Last week’s voting for a new Soviet Parliament--the first contested elections since November, 1918--was a staggering blow to the Soviet Communist Party and its claim to be the legitimate representative of the Soviet people. Swept to defeat by huge margins were a large number of top party officials, KGB functionaries and high-ranking military commanders. In some regions, such as the Baltic republics, rejection of party candidates assumed wholesale proportions.

While acknowledging the party defeat, many Western observers have still interpreted the results as a victory for Mikhail S. Gorbachev and his reform efforts. Not so. For among the losers in what amounted to a political revolt was not just the party bureaucracy but, in a real sense, Gorbachev’s vision of the future. The election represents a watershed in the continuing social upheaval unleashed by perestroika and sets the stage for a qualitatively new political struggle.

This stunning development is the culmination of the gradual transformation of early citizen support for Gorbachev policies into cynicism and progressive disillusionment about prospects for further progress. I was there to see it happening during 10 days of discussion with prominent members of the intelligentsia and with ordinary people, while observing various Moscow political events and street demonstrations up to election day.

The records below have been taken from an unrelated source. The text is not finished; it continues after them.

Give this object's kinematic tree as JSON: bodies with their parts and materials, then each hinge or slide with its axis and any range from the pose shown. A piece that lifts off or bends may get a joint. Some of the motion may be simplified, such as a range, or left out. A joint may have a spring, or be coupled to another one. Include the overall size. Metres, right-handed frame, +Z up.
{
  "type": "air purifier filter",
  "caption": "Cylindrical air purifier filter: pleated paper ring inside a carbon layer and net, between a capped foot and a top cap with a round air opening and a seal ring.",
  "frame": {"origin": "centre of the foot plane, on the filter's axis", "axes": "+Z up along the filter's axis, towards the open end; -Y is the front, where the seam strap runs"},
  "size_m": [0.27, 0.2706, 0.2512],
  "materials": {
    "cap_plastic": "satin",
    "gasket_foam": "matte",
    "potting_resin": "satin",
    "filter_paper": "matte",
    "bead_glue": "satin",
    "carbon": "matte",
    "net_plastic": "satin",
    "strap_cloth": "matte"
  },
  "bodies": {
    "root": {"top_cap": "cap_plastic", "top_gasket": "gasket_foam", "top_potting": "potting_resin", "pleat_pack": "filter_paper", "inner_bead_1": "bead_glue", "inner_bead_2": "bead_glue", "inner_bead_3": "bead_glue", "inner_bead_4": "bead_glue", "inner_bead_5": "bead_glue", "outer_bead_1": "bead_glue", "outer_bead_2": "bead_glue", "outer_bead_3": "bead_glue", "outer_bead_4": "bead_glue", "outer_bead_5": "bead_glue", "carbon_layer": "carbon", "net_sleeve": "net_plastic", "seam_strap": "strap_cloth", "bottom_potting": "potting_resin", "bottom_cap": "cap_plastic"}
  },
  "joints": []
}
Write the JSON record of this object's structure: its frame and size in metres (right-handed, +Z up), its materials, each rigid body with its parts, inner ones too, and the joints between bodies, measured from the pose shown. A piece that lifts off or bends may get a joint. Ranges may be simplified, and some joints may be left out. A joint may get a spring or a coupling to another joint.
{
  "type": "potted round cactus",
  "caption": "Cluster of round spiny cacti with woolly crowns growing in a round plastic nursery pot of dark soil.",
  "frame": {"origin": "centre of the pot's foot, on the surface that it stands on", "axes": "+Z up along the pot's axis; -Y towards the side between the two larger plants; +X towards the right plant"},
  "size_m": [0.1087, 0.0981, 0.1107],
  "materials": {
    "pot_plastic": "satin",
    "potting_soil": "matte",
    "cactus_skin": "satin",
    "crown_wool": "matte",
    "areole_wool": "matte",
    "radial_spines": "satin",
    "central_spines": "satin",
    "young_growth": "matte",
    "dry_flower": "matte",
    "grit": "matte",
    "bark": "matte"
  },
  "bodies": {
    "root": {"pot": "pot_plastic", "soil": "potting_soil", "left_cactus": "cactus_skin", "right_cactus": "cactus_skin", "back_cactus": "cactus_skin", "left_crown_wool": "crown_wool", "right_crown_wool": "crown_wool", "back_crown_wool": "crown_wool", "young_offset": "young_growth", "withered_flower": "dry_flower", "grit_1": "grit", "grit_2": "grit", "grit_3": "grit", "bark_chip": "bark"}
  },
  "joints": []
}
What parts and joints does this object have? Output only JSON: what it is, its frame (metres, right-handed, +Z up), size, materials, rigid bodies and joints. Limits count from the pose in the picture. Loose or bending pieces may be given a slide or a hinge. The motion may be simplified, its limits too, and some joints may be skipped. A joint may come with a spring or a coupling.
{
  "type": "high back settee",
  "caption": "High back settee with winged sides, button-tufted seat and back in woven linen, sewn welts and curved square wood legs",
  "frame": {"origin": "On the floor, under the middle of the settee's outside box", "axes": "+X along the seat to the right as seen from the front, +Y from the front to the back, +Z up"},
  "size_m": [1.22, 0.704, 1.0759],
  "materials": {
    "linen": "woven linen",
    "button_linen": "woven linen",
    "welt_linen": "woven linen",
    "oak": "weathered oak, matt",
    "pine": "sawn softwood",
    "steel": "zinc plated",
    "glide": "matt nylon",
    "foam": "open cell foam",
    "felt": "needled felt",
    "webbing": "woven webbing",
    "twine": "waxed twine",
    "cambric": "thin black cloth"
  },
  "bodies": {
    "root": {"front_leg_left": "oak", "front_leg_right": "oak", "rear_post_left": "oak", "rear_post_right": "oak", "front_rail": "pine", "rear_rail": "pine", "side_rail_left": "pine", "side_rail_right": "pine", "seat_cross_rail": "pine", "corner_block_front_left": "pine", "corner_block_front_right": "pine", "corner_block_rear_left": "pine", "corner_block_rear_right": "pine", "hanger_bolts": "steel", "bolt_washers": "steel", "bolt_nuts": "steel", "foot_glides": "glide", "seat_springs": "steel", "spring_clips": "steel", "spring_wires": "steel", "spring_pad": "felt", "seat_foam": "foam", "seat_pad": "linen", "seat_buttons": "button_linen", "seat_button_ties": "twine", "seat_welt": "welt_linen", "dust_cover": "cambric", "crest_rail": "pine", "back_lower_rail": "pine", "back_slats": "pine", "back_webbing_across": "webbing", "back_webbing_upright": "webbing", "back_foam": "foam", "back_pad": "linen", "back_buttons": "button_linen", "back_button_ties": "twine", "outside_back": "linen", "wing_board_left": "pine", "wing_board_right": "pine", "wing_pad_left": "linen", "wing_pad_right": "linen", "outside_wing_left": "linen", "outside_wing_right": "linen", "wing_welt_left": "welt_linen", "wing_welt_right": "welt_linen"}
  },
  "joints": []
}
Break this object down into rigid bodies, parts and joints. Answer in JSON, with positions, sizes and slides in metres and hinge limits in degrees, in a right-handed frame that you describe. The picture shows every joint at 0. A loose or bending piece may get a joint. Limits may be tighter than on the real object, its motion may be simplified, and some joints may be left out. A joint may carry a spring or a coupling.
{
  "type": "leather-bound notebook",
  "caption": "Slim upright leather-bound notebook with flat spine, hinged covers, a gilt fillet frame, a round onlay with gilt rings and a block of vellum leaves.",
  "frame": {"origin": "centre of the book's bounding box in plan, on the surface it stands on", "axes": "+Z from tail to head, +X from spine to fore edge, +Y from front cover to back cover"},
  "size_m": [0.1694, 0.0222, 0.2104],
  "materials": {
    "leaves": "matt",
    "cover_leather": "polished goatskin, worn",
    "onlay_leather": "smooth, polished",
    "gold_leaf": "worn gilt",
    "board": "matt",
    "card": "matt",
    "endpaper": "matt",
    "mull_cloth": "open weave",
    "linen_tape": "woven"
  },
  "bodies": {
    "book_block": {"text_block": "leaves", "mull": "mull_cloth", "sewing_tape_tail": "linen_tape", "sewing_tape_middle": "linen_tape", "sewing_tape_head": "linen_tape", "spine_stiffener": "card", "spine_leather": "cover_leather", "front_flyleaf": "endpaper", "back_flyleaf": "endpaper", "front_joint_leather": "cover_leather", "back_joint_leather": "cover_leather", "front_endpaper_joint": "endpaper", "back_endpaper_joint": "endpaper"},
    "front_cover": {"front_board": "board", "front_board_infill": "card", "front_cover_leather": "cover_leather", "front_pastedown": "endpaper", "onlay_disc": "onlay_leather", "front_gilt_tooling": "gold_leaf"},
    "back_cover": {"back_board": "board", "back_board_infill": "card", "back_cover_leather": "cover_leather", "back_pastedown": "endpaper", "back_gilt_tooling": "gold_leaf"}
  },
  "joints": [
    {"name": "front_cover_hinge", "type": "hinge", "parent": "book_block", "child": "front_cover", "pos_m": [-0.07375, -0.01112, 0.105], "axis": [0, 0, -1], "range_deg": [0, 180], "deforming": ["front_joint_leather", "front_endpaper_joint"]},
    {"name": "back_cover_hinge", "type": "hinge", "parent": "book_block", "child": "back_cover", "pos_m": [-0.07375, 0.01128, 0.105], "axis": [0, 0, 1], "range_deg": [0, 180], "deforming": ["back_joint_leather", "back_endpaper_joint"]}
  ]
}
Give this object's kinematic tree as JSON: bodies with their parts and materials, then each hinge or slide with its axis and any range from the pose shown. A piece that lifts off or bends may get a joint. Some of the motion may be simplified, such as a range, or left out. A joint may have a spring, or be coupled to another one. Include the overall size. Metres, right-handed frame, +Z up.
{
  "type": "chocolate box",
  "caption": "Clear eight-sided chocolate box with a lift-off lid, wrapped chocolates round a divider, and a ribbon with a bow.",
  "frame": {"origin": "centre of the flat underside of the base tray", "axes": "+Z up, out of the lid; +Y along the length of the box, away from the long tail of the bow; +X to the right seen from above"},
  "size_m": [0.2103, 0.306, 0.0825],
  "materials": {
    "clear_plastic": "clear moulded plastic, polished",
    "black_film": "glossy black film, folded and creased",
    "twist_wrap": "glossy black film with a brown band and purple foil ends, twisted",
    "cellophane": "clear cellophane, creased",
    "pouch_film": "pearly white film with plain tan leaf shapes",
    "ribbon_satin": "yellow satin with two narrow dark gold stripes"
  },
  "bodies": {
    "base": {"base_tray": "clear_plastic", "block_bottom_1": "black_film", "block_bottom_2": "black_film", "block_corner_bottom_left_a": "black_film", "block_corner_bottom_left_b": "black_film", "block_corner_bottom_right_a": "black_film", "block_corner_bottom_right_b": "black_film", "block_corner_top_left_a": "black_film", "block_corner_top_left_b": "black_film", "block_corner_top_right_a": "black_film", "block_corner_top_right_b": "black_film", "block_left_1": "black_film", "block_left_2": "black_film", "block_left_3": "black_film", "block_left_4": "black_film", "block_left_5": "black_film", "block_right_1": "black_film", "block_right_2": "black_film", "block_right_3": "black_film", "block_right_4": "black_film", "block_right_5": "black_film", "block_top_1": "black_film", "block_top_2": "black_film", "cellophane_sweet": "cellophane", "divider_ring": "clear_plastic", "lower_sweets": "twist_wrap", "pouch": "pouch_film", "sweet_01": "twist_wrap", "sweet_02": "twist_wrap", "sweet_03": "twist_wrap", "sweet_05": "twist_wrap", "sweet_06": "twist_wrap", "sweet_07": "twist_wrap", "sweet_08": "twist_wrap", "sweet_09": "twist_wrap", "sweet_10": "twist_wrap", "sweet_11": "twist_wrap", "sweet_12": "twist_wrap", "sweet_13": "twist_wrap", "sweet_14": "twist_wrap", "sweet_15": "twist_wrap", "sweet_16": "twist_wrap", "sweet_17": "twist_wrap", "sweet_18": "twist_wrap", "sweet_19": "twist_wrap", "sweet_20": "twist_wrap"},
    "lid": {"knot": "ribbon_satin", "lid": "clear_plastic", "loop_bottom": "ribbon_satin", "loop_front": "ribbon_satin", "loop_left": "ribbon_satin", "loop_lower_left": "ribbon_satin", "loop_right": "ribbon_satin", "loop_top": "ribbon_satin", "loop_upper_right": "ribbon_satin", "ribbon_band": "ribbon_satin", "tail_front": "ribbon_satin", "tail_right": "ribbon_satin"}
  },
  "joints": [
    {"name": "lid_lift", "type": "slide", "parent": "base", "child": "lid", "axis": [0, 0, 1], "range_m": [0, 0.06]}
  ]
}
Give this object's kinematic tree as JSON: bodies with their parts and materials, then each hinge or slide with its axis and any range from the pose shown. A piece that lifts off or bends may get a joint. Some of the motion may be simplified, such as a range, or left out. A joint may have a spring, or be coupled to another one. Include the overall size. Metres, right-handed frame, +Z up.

Among the intelligentsia, support for Gorbachev’s stalled reforms is increasingly replaced by a belief that genuine Western-style democracy is the only way out of the political morass. At a meeting of Moscow Tribune, an informal forum of leading Moscow intellectuals, one speaker after another demanded the establishment of a justice system based on the rule of law and constitutional guarantees of basic political, economic and human rights. Political pluralism and freedom of speech, rather than perestroika from above and party-tolerated glasnost , are seen as the real answer. Marxist-Leninist ideology and party monopoly of power are openly rejected; the competition of ideas is seen as the only viable alternative.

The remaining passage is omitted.